§ Goal of the exercise:
Nothing may be dropped or altered: reproduce all the data.

§ Data:
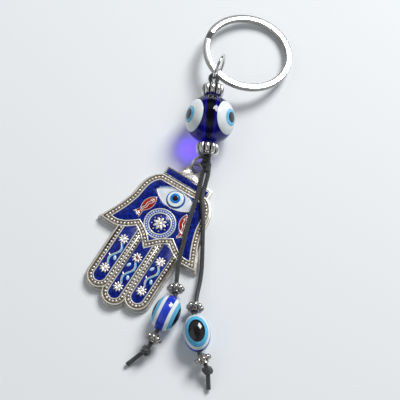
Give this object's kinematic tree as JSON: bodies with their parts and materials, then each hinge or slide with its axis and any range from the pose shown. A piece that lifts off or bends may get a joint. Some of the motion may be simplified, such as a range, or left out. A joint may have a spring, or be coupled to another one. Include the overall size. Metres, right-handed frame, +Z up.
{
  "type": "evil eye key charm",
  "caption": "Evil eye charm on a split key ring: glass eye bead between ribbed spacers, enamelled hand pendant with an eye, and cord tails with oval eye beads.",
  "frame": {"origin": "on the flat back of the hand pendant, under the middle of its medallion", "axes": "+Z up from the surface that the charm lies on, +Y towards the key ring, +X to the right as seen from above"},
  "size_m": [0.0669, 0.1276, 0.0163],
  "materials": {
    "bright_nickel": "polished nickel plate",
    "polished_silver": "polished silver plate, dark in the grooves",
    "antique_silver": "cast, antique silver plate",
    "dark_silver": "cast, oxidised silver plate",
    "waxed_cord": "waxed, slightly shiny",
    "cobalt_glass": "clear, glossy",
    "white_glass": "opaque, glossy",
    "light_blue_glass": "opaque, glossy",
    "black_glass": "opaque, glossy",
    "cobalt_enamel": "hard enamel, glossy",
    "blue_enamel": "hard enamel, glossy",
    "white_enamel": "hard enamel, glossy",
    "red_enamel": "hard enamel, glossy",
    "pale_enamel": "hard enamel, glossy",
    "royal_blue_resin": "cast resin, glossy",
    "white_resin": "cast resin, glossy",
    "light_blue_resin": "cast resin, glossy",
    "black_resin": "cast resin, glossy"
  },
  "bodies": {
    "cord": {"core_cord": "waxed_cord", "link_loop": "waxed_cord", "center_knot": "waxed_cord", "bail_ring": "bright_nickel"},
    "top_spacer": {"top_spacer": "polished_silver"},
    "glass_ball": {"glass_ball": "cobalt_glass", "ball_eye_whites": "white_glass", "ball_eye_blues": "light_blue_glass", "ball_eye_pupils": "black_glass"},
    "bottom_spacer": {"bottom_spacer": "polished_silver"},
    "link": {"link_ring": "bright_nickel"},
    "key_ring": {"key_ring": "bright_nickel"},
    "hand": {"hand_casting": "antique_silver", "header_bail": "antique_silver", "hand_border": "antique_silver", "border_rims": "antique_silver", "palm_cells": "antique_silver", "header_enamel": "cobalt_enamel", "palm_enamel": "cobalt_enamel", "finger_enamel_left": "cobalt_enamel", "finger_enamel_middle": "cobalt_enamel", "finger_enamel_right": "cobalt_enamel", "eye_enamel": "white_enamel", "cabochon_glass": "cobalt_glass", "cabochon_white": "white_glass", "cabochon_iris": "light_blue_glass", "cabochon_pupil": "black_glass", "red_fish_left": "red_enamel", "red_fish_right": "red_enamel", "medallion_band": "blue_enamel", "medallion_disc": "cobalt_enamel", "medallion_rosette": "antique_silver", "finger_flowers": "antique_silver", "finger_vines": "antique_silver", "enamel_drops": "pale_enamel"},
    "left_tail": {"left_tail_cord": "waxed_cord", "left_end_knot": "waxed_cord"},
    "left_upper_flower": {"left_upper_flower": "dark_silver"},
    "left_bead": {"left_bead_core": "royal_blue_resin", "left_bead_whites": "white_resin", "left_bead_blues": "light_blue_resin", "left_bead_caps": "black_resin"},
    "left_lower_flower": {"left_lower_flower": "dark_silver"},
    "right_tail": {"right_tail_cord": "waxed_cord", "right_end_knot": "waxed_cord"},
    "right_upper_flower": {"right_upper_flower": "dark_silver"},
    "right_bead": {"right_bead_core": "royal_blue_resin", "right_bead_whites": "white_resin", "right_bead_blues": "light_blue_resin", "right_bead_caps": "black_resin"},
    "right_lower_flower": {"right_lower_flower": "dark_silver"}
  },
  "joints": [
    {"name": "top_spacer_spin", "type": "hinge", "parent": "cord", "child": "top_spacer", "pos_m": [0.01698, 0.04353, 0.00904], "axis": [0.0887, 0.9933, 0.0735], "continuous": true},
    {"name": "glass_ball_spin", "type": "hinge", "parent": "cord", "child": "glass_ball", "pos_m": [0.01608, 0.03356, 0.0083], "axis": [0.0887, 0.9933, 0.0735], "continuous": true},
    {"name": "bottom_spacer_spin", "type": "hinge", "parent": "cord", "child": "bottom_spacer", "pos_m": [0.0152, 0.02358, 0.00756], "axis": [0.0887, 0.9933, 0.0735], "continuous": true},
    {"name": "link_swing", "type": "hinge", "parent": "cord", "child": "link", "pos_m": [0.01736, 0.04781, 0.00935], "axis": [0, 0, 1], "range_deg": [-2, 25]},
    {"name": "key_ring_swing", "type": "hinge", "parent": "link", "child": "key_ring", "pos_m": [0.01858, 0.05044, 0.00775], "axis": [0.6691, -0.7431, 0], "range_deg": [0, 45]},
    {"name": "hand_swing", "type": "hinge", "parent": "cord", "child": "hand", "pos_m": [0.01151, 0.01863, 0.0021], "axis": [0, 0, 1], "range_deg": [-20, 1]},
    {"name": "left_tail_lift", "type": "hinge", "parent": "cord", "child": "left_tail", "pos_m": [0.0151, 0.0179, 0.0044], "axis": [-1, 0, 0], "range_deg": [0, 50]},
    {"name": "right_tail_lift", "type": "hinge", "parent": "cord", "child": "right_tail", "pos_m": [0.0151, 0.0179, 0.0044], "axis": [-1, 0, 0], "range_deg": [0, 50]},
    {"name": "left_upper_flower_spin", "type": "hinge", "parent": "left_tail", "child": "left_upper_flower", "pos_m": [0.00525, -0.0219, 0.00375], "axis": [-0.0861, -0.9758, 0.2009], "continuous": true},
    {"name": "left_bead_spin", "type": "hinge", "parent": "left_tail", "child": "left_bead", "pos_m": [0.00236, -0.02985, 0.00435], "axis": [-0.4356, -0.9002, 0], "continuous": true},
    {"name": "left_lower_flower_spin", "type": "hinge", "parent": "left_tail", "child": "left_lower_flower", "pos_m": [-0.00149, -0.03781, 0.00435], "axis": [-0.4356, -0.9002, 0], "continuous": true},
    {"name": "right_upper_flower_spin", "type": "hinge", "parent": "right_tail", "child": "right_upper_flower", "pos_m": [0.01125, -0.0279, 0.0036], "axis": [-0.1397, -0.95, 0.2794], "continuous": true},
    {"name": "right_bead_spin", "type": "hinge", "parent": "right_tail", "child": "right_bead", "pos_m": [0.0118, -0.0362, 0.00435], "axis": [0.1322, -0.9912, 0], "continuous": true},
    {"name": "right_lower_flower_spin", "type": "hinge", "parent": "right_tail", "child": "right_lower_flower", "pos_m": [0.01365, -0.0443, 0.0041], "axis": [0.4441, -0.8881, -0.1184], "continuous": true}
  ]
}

§ Task answer:
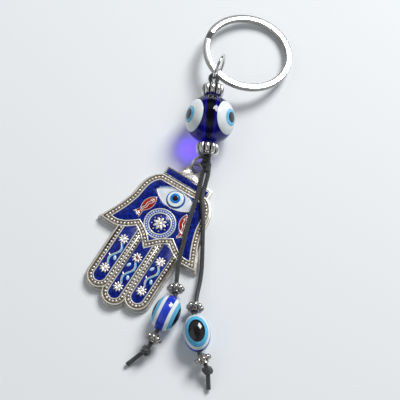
Give this object's kinematic tree as JSON: bodies with their parts and materials, then each hinge or slide with its axis and any range from the pose shown. A piece that lifts off or bends may get a joint. Some of the motion may be simplified, such as a range, or left out. A joint may have a spring, or be coupled to another one. Include the overall size. Metres, right-handed frame, +Z up.
{
  "type": "evil eye key charm",
  "caption": "Evil eye charm on a split key ring: glass eye bead between ribbed spacers, enamelled hand pendant with an eye, and cord tails with oval eye beads.",
  "frame": {"origin": "on the flat back of the hand pendant, under the middle of its medallion", "axes": "+Z up from the surface that the charm lies on, +Y towards the key ring, +X to the right as seen from above"},
  "size_m": [0.0669, 0.1276, 0.0163],
  "materials": {
    "bright_nickel": "polished nickel plate",
    "polished_silver": "polished silver plate, dark in the grooves",
    "antique_silver": "cast, antique silver plate",
    "dark_silver": "cast, oxidised silver plate",
    "waxed_cord": "waxed, slightly shiny",
    "cobalt_glass": "clear, glossy",
    "white_glass": "opaque, glossy",
    "light_blue_glass": "opaque, glossy",
    "black_glass": "opaque, glossy",
    "cobalt_enamel": "hard enamel, glossy",
    "blue_enamel": "hard enamel, glossy",
    "white_enamel": "hard enamel, glossy",
    "red_enamel": "hard enamel, glossy",
    "pale_enamel": "hard enamel, glossy",
    "royal_blue_resin": "cast resin, glossy",
    "white_resin": "cast resin, glossy",
    "light_blue_resin": "cast resin, glossy",
    "black_resin": "cast resin, glossy"
  },
  "bodies": {
    "cord": {"core_cord": "waxed_cord", "link_loop": "waxed_cord", "center_knot": "waxed_cord", "bail_ring": "bright_nickel"},
    "top_spacer": {"top_spacer": "polished_silver"},
    "glass_ball": {"glass_ball": "cobalt_glass", "ball_eye_whites": "white_glass", "ball_eye_blues": "light_blue_glass", "ball_eye_pupils": "black_glass"},
    "bottom_spacer": {"bottom_spacer": "polished_silver"},
    "link": {"link_ring": "bright_nickel"},
    "key_ring": {"key_ring": "bright_nickel"},
    "hand": {"hand_casting": "antique_silver", "header_bail": "antique_silver", "hand_border": "antique_silver", "border_rims": "antique_silver", "palm_cells": "antique_silver", "header_enamel": "cobalt_enamel", "palm_enamel": "cobalt_enamel", "finger_enamel_left": "cobalt_enamel", "finger_enamel_middle": "cobalt_enamel", "finger_enamel_right": "cobalt_enamel", "eye_enamel": "white_enamel", "cabochon_glass": "cobalt_glass", "cabochon_white": "white_glass", "cabochon_iris": "light_blue_glass", "cabochon_pupil": "black_glass", "red_fish_left": "red_enamel", "red_fish_right": "red_enamel", "medallion_band": "blue_enamel", "medallion_disc": "cobalt_enamel", "medallion_rosette": "antique_silver", "finger_flowers": "antique_silver", "finger_vines": "antique_silver", "enamel_drops": "pale_enamel"},
    "left_tail": {"left_tail_cord": "waxed_cord", "left_end_knot": "waxed_cord"},
    "left_upper_flower": {"left_upper_flower": "dark_silver"},
    "left_bead": {"left_bead_core": "royal_blue_resin", "left_bead_whites": "white_resin", "left_bead_blues": "light_blue_resin", "left_bead_caps": "black_resin"},
    "left_lower_flower": {"left_lower_flower": "dark_silver"},
    "right_tail": {"right_tail_cord": "waxed_cord", "right_end_knot": "waxed_cord"},
    "right_upper_flower": {"right_upper_flower": "dark_silver"},
    "right_bead": {"right_bead_core": "royal_blue_resin", "right_bead_whites": "white_resin", "right_bead_blues": "light_blue_resin", "right_bead_caps": "black_resin"},
    "right_lower_flower": {"right_lower_flower": "dark_silver"}
  },
  "joints": [
    {"name": "top_spacer_spin", "type": "hinge", "parent": "cord", "child": "top_spacer", "pos_m": [0.01698, 0.04353, 0.00904], "axis": [0.0887, 0.9933, 0.0735], "continuous": true},
    {"name": "glass_ball_spin", "type": "hinge", "parent": "cord", "child": "glass_ball", "pos_m": [0.01608, 0.03356, 0.0083], "axis": [0.0887, 0.9933, 0.0735], "continuous": true},
    {"name": "bottom_spacer_spin", "type": "hinge", "parent": "cord", "child": "bottom_spacer", "pos_m": [0.0152, 0.02358, 0.00756], "axis": [0.0887, 0.9933, 0.0735], "continuous": true},
    {"name": "link_swing", "type": "hinge", "parent": "cord", "child": "link", "pos_m": [0.01736, 0.04781, 0.00935], "axis": [0, 0, 1], "range_deg": [-2, 25]},
    {"name": "key_ring_swing", "type": "hinge", "parent": "link", "child": "key_ring", "pos_m": [0.01858, 0.05044, 0.00775], "axis": [0.6691, -0.7431, 0], "range_deg": [0, 45]},
    {"name": "hand_swing", "type": "hinge", "parent": "cord", "child": "hand", "pos_m": [0.01151, 0.01863, 0.0021], "axis": [0, 0, 1], "range_deg": [-20, 1]},
    {"name": "left_tail_lift", "type": "hinge", "parent": "cord", "child": "left_tail", "pos_m": [0.0151, 0.0179, 0.0044], "axis": [-1, 0, 0], "range_deg": [0, 50]},
    {"name": "right_tail_lift", "type": "hinge", "parent": "cord", "child": "right_tail", "pos_m": [0.0151, 0.0179, 0.0044], "axis": [-1, 0, 0], "range_deg": [0, 50]},
    {"name": "left_upper_flower_spin", "type": "hinge", "parent": "left_tail", "child": "left_upper_flower", "pos_m": [0.00525, -0.0219, 0.00375], "axis": [-0.0861, -0.9758, 0.2009], "continuous": true},
    {"name": "left_bead_spin", "type": "hinge", "parent": "left_tail", "child": "left_bead", "pos_m": [0.00236, -0.02985, 0.00435], "axis": [-0.4356, -0.9002, 0], "continuous": true},
    {"name": "left_lower_flower_spin", "type": "hinge", "parent": "left_tail", "child": "left_lower_flower", "pos_m": [-0.00149, -0.03781, 0.00435], "axis": [-0.4356, -0.9002, 0], "continuous": true},
    {"name": "right_upper_flower_spin", "type": "hinge", "parent": "right_tail", "child": "right_upper_flower", "pos_m": [0.01125, -0.0279, 0.0036], "axis": [-0.1397, -0.95, 0.2794], "continuous": true},
    {"name": "right_bead_spin", "type": "hinge", "parent": "right_tail", "child": "right_bead", "pos_m": [0.0118, -0.0362, 0.00435], "axis": [0.1322, -0.9912, 0], "continuous": true},
    {"name": "right_lower_flower_spin", "type": "hinge", "parent": "right_tail", "child": "right_lower_flower", "pos_m": [0.01365, -0.0443, 0.0041], "axis": [0.4441, -0.8881, -0.1184], "continuous": true}
  ]
}